Take the material and output all of it exactly.
----
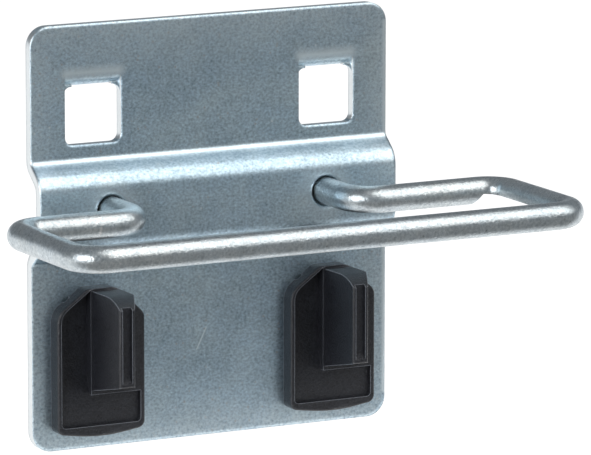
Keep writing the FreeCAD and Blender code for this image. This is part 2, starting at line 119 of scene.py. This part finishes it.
class Group:
    """A shader node group under construction, with short ways to add nodes and links."""

    def __init__(
        self, name: str, inputs: dict[str, tuple[str, object]], outputs: dict[str, str]
    ) -> None:
        """Create the group with its sockets.

        Args:
            name: The group's name.
            inputs: Socket type and default value of each input, by name.
            outputs: Socket type of each output, by name.
        """
        self.tree = bpy.data.node_groups.new(name, "ShaderNodeTree")
        for label, (kind, value) in inputs.items():
            socket = self.tree.interface.new_socket(label, in_out="INPUT", socket_type=kind)
            socket.default_value = value
        for label, kind in outputs.items():
            self.tree.interface.new_socket(label, in_out="OUTPUT", socket_type=kind)
        self.source = self.tree.nodes.new("NodeGroupInput")
        self.sink = self.tree.nodes.new("NodeGroupOutput")

    def add(self, kind: str, **values: object) -> Node:
        """Add a node to the group."""
        return add_node(self.tree, kind, **values)

    def link(self, start: Socket, end: Socket) -> None:
        """Link two sockets of the group."""
        self.tree.links.new(start, end)

    def math(
        self, operation: str, first: object, second: object = None, clamp: bool = False
    ) -> Socket:
        """Add a Math node.

        Args:
            operation: The Math node's operation.
            first: A socket or a number.
            second: A socket, a number, or None where the operation takes one value.
            clamp: Whether the result is held between 0 and 1.

        Returns:
            The node's output.
        """
        return add_math(self.tree, operation, first, second, clamp)


def add_math(
    tree: Tree, operation: str, first: object, second: object = None, clamp: bool = False
) -> Socket:
    """Add a Math node to any tree, with sockets or numbers as its inputs, and return its output."""
    node = add_node(tree, "ShaderNodeMath", operation=operation, use_clamp=clamp)
    for place, value in enumerate((first, second)):
        if isinstance(value, Socket):
            tree.links.new(value, node.inputs[place])
        elif value is not None:
            node.inputs[place].default_value = value
    return node.outputs[0]


def scale_and_shift(
    tree: Tree, value: Socket, factor: float, shift: float, clamp: bool = False
) -> Socket:
    """Multiply a value by one number, add another, and return the result."""
    result = add_math(tree, "MULTIPLY_ADD", value, factor, clamp)
    result.node.inputs[2].default_value = shift
    return result


def smooth_step(tree: Tree, value: Socket, low: float, high: float, falling: bool = False) -> Socket:
    """Add a step from 0 to 1 between two values, or from 1 to 0, and return its output."""
    step = add_node(tree, "ShaderNodeMapRange", interpolation_type="SMOOTHSTEP")
    tree.links.new(value, step.inputs["Value"])
    ends = (1.0, 0.0) if falling else (0.0, 1.0)
    for name, number in zip(("From Min", "From Max", "To Min", "To Max"), (low, high, *ends)):
        step.inputs[name].default_value = number
    return step.outputs[0]


def split_place(tree: Tree, kind: str) -> Node:
    """Add a node that gives the X, Y and Z of the named kind of texture coordinates."""
    place = add_node(tree, "ShaderNodeTexCoord")
    parts = add_node(tree, "ShaderNodeSeparateXYZ")
    tree.links.new(place.outputs[kind], parts.inputs[0])
    return parts


def add_rays(tree: Tree) -> tuple[Node, Socket]:
    """Add a Light Path node, and a value that is 1 for rays that were mirrored or refracted."""
    rays = add_node(tree, "ShaderNodeLightPath")
    glossy, refracted = rays.outputs["Is Glossy Ray"], rays.outputs["Is Transmission Ray"]
    return rays, add_math(tree, "MAXIMUM", glossy, refracted)


FLOAT = "NodeSocketFloat"
VECTOR = "NodeSocketVector"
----
■ **Answer for this exercise**:
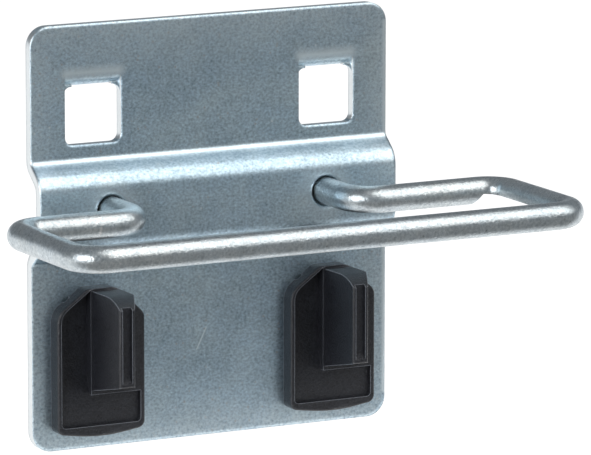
Keep writing the FreeCAD and Blender code for this image. This is part 2, starting at line 119 of scene.py. This part finishes it.
class Group:
    """A shader node group under construction, with short ways to add nodes and links."""

    def __init__(
        self, name: str, inputs: dict[str, tuple[str, object]], outputs: dict[str, str]
    ) -> None:
        """Create the group with its sockets.

        Args:
            name: The group's name.
            inputs: Socket type and default value of each input, by name.
            outputs: Socket type of each output, by name.
        """
        self.tree = bpy.data.node_groups.new(name, "ShaderNodeTree")
        for label, (kind, value) in inputs.items():
            socket = self.tree.interface.new_socket(label, in_out="INPUT", socket_type=kind)
            socket.default_value = value
        for label, kind in outputs.items():
            self.tree.interface.new_socket(label, in_out="OUTPUT", socket_type=kind)
        self.source = self.tree.nodes.new("NodeGroupInput")
        self.sink = self.tree.nodes.new("NodeGroupOutput")

    def add(self, kind: str, **values: object) -> Node:
        """Add a node to the group."""
        return add_node(self.tree, kind, **values)

    def link(self, start: Socket, end: Socket) -> None:
        """Link two sockets of the group."""
        self.tree.links.new(start, end)

    def math(
        self, operation: str, first: object, second: object = None, clamp: bool = False
    ) -> Socket:
        """Add a Math node.

        Args:
            operation: The Math node's operation.
            first: A socket or a number.
            second: A socket, a number, or None where the operation takes one value.
            clamp: Whether the result is held between 0 and 1.

        Returns:
            The node's output.
        """
        return add_math(self.tree, operation, first, second, clamp)


def add_math(
    tree: Tree, operation: str, first: object, second: object = None, clamp: bool = False
) -> Socket:
    """Add a Math node to any tree, with sockets or numbers as its inputs, and return its output."""
    node = add_node(tree, "ShaderNodeMath", operation=operation, use_clamp=clamp)
    for place, value in enumerate((first, second)):
        if isinstance(value, Socket):
            tree.links.new(value, node.inputs[place])
        elif value is not None:
            node.inputs[place].default_value = value
    return node.outputs[0]


def scale_and_shift(
    tree: Tree, value: Socket, factor: float, shift: float, clamp: bool = False
) -> Socket:
    """Multiply a value by one number, add another, and return the result."""
    result = add_math(tree, "MULTIPLY_ADD", value, factor, clamp)
    result.node.inputs[2].default_value = shift
    return result


def smooth_step(tree: Tree, value: Socket, low: float, high: float, falling: bool = False) -> Socket:
    """Add a step from 0 to 1 between two values, or from 1 to 0, and return its output."""
    step = add_node(tree, "ShaderNodeMapRange", interpolation_type="SMOOTHSTEP")
    tree.links.new(value, step.inputs["Value"])
    ends = (1.0, 0.0) if falling else (0.0, 1.0)
    for name, number in zip(("From Min", "From Max", "To Min", "To Max"), (low, high, *ends)):
        step.inputs[name].default_value = number
    return step.outputs[0]


def split_place(tree: Tree, kind: str) -> Node:
    """Add a node that gives the X, Y and Z of the named kind of texture coordinates."""
    place = add_node(tree, "ShaderNodeTexCoord")
    parts = add_node(tree, "ShaderNodeSeparateXYZ")
    tree.links.new(place.outputs[kind], parts.inputs[0])
    return parts


def add_rays(tree: Tree) -> tuple[Node, Socket]:
    """Add a Light Path node, and a value that is 1 for rays that were mirrored or refracted."""
    rays = add_node(tree, "ShaderNodeLightPath")
    glossy, refracted = rays.outputs["Is Glossy Ray"], rays.outputs["Is Transmission Ray"]
    return rays, add_math(tree, "MAXIMUM", glossy, refracted)


FLOAT = "NodeSocketFloat"
VECTOR = "NodeSocketVector"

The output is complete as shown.